Task objective:
Provide an exact copy of the lines from the beginning of the records through the line that includes "GAP = 0.3 * MM", and of no others.

☆ ☆ ☆ ☆ ☆ ☆ ☆

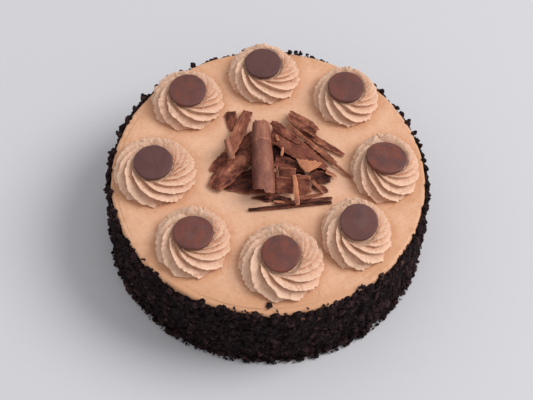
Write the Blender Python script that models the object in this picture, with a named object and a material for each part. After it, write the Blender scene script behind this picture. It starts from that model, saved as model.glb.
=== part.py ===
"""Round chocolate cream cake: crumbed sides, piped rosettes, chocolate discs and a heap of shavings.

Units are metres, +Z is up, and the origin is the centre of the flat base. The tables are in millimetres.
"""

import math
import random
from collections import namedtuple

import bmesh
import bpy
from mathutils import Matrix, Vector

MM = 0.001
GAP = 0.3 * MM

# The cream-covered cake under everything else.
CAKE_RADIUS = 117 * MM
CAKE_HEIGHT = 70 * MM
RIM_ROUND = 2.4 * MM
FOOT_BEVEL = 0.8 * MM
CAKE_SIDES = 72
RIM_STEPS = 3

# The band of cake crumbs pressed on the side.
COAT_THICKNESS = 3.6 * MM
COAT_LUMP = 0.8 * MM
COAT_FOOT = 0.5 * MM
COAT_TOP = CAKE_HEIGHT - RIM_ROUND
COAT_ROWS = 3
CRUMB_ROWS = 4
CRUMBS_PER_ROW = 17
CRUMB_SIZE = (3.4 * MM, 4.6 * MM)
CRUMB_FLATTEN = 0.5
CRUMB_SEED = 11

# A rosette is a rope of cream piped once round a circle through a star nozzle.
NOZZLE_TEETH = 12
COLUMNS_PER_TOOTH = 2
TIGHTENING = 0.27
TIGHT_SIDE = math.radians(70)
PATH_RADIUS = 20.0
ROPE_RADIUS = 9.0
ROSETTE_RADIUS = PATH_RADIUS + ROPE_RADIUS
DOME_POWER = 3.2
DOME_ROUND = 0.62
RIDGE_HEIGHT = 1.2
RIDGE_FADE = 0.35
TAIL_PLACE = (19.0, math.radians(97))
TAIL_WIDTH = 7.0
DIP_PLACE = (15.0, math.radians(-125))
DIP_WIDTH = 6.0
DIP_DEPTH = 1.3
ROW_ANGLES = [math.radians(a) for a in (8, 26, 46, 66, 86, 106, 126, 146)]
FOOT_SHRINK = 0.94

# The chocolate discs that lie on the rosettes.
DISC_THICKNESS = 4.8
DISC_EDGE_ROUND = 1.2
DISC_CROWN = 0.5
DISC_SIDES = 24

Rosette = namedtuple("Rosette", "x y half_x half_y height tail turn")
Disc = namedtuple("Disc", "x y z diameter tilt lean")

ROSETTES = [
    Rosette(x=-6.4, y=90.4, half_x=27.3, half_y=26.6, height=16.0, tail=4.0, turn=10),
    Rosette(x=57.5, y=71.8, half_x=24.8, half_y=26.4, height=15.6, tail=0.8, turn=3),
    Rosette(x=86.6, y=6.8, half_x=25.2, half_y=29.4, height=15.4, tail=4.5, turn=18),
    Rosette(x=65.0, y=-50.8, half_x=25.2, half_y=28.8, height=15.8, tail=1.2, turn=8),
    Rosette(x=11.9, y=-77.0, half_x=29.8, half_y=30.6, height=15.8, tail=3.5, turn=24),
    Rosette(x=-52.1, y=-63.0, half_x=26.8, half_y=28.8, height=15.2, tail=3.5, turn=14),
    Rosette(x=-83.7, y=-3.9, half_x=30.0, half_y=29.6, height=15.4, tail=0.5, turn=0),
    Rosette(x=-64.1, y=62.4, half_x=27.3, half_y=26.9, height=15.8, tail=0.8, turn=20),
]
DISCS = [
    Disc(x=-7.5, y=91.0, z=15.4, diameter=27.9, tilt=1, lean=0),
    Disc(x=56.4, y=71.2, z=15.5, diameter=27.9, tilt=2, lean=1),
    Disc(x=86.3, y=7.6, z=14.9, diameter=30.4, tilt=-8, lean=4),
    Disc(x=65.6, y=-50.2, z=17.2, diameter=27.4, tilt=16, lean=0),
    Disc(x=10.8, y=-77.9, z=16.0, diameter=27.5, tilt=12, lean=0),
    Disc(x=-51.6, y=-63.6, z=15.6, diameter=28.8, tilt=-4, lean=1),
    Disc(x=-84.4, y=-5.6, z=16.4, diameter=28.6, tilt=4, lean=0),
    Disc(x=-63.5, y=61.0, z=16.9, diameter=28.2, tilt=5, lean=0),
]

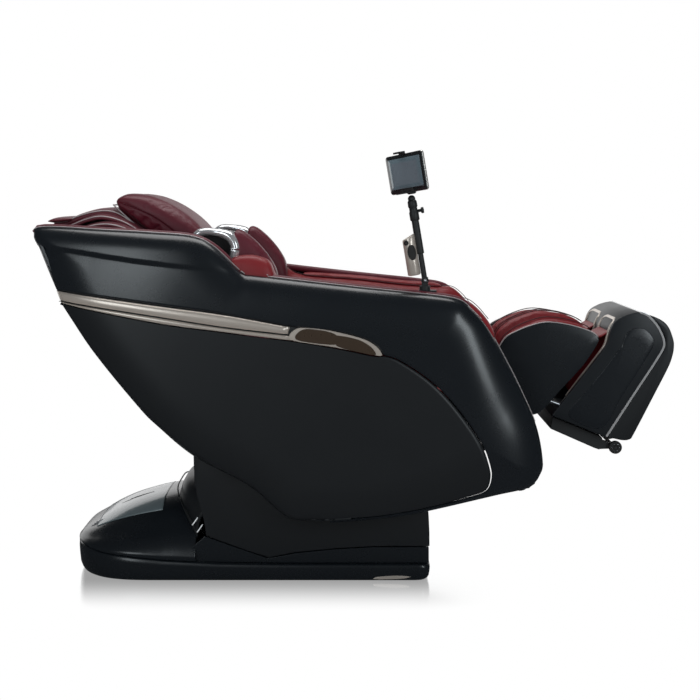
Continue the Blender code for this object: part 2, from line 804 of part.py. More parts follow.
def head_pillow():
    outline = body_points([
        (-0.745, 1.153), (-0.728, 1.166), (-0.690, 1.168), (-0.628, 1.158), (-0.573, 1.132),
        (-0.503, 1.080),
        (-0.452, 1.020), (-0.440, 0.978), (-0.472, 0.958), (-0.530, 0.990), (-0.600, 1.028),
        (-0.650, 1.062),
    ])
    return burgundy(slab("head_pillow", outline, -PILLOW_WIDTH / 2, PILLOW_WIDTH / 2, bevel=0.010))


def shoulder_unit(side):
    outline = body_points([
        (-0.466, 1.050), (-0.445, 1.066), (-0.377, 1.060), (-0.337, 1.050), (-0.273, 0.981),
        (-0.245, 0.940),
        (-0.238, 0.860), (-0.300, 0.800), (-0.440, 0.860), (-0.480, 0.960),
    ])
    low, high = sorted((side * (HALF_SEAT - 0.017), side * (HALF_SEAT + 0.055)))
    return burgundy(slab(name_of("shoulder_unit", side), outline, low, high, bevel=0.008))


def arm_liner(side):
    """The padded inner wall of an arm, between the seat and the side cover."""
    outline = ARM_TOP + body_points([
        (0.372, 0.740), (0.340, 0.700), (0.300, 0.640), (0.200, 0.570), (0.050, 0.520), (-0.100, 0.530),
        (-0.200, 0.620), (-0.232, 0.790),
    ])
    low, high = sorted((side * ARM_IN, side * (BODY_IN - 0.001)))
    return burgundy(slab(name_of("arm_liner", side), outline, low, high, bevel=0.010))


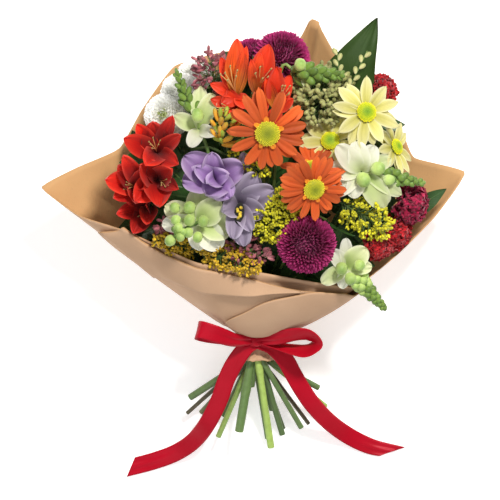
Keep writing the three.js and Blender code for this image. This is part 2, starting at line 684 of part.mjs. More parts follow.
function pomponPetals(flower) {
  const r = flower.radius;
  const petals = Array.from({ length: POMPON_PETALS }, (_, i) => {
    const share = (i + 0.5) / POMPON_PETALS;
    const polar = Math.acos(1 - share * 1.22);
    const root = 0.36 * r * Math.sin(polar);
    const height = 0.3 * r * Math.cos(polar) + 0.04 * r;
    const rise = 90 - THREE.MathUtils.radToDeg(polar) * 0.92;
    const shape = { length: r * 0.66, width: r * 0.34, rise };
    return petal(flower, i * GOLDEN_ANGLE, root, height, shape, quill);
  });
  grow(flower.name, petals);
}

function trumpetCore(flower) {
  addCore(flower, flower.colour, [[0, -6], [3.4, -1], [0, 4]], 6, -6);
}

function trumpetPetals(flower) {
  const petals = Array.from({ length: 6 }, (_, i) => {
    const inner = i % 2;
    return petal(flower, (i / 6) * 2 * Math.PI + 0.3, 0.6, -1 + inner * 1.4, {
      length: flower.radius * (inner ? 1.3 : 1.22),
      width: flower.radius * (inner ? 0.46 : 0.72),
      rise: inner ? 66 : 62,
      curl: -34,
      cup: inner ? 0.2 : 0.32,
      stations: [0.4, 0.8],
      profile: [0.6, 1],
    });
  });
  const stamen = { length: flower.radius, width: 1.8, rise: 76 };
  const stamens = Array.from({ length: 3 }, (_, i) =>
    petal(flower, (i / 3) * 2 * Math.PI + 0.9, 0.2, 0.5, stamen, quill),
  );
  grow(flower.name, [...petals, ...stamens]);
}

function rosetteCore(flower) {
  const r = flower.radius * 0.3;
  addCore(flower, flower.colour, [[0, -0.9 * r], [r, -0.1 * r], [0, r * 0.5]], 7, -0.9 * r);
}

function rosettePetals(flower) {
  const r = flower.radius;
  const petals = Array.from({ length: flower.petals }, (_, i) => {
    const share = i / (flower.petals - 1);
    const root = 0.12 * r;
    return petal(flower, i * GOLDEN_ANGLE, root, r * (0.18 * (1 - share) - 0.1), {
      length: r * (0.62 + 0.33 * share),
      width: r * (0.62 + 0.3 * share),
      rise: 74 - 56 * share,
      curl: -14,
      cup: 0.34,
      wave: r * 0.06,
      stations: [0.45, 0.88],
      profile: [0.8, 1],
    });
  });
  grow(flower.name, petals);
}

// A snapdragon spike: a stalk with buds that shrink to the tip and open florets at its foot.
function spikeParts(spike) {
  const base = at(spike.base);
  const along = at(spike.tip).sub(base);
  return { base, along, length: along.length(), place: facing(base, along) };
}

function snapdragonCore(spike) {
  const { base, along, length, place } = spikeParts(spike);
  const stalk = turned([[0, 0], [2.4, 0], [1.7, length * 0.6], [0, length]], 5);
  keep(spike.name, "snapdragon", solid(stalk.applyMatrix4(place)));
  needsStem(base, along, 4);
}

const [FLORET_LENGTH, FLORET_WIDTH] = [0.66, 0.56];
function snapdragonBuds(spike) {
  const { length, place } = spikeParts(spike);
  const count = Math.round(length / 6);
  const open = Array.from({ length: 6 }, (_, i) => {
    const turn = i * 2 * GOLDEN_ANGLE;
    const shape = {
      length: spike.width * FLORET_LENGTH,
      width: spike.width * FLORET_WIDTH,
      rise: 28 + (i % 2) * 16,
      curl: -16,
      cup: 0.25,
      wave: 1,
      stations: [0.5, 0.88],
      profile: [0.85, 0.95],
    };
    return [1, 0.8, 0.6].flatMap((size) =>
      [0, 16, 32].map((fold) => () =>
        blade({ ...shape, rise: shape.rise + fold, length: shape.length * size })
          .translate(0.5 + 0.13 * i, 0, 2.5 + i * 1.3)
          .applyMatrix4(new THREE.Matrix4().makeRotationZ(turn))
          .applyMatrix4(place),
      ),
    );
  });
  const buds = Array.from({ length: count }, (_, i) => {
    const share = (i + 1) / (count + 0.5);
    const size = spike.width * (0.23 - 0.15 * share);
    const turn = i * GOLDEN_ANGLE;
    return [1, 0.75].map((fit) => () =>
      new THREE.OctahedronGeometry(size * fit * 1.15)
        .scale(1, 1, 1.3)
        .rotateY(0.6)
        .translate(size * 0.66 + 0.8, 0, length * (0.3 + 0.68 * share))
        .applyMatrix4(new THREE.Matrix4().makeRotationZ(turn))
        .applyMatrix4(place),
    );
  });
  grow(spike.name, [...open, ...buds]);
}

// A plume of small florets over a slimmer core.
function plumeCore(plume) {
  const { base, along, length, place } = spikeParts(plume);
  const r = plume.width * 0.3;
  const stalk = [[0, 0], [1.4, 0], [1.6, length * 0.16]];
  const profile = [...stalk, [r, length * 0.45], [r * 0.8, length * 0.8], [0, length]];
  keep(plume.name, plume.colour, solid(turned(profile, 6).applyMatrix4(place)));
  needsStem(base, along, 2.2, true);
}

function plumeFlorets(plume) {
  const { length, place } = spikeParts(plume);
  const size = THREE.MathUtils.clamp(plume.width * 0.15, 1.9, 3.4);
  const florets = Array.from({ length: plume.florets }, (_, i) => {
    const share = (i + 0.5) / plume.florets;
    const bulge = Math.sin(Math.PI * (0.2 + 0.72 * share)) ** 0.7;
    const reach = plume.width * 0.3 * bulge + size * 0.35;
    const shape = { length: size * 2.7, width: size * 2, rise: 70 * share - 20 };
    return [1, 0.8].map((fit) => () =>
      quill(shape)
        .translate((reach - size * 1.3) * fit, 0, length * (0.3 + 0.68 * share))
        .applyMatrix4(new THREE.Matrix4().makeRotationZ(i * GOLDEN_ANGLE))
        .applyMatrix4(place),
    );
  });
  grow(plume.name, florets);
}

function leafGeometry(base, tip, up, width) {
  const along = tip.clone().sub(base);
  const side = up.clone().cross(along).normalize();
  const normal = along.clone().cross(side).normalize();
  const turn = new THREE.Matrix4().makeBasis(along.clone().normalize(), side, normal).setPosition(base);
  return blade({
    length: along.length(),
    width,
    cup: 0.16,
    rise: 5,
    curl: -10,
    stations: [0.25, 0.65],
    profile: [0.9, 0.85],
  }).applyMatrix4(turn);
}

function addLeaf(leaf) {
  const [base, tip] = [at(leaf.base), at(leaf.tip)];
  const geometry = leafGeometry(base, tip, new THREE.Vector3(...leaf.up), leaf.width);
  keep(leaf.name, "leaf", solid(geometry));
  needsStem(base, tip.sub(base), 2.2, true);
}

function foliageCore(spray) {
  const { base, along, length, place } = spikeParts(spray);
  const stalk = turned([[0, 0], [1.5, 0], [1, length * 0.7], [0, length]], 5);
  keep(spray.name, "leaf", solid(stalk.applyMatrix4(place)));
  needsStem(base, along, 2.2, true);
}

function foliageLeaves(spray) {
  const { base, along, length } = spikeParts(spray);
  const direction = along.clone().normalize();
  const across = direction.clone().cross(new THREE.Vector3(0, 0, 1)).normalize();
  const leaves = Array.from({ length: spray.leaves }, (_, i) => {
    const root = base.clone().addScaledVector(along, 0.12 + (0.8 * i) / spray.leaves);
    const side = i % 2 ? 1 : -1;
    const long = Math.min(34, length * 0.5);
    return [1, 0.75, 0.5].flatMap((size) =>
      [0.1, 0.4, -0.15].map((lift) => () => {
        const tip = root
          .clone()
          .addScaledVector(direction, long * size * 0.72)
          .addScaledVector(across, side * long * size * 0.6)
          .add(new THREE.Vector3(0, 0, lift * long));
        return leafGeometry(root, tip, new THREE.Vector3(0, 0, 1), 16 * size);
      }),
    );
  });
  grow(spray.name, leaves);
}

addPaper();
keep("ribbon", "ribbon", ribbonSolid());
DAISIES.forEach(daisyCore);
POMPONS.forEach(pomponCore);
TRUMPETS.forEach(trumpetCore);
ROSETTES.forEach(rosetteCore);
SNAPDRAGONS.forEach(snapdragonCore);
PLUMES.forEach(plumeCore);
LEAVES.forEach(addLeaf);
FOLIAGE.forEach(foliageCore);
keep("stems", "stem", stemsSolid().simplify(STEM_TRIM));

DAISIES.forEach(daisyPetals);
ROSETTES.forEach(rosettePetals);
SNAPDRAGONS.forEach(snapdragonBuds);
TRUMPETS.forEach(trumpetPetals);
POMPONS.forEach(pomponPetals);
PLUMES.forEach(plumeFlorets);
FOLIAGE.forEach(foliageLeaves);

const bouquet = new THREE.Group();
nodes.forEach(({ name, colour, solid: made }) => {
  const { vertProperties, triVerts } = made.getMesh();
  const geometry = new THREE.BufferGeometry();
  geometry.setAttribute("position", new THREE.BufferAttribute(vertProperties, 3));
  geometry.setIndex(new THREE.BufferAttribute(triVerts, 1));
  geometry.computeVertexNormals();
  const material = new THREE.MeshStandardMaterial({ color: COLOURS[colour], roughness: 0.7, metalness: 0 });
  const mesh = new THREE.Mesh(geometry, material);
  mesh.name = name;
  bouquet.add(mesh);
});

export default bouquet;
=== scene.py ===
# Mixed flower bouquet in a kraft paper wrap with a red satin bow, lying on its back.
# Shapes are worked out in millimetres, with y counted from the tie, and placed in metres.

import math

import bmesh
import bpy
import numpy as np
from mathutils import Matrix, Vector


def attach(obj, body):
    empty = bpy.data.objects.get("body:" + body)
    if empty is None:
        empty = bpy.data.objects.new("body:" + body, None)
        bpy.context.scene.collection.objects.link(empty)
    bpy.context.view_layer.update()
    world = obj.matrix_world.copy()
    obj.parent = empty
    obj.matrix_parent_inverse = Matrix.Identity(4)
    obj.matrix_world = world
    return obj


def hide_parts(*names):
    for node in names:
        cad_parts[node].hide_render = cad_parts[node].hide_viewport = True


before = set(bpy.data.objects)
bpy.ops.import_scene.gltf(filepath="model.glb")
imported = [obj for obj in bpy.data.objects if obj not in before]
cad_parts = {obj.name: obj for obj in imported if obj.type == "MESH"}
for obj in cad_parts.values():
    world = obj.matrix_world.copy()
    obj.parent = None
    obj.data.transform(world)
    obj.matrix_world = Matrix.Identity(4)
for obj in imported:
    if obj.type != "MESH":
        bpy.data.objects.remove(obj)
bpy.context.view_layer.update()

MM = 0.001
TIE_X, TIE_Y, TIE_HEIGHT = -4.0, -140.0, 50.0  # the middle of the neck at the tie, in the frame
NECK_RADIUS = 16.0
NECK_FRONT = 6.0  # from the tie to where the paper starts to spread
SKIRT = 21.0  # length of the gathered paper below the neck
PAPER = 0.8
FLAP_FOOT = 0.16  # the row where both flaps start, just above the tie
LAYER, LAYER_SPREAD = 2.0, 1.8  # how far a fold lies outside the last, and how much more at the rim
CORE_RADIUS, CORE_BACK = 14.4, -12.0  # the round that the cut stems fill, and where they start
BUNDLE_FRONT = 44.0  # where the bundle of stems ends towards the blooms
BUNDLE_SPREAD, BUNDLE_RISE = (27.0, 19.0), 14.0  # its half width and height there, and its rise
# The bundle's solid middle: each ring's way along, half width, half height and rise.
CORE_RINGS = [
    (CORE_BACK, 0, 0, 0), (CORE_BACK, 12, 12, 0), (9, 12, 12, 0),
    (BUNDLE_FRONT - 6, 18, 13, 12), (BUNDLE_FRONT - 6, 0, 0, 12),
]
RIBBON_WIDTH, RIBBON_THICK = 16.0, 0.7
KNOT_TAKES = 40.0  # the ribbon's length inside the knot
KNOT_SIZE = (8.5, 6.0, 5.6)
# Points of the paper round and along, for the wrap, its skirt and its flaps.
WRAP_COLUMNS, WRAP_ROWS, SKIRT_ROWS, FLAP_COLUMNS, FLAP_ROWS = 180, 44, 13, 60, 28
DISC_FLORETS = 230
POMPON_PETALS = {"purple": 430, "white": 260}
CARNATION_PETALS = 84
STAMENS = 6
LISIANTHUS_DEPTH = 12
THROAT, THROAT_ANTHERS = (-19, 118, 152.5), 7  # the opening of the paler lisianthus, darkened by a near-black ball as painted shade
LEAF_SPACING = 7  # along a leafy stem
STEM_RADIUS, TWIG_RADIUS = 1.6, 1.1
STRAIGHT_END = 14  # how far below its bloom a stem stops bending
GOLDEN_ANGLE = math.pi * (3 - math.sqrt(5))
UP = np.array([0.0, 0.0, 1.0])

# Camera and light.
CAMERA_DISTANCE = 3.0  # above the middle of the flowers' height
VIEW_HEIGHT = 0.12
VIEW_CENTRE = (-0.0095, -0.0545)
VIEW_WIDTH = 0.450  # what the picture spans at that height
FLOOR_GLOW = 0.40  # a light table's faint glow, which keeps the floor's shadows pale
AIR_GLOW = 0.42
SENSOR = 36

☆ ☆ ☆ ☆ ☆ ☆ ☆

Answer to this task:
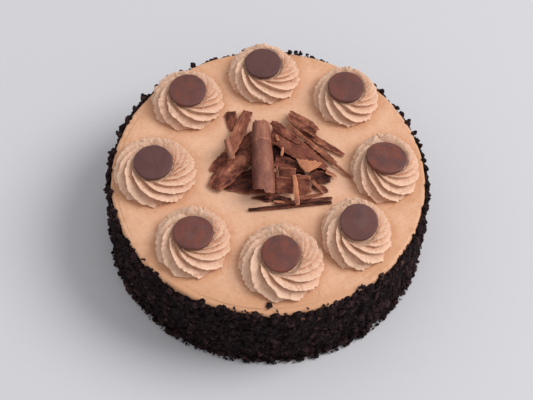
Write the Blender Python script that models the object in this picture, with a named object and a material for each part. After it, write the Blender scene script behind this picture. It starts from that model, saved as model.glb.
=== part.py ===
"""Round chocolate cream cake: crumbed sides, piped rosettes, chocolate discs and a heap of shavings.

Units are metres, +Z is up, and the origin is the centre of the flat base. The tables are in millimetres.
"""

import math
import random
from collections import namedtuple

import bmesh
import bpy
from mathutils import Matrix, Vector

MM = 0.001
GAP = 0.3 * MM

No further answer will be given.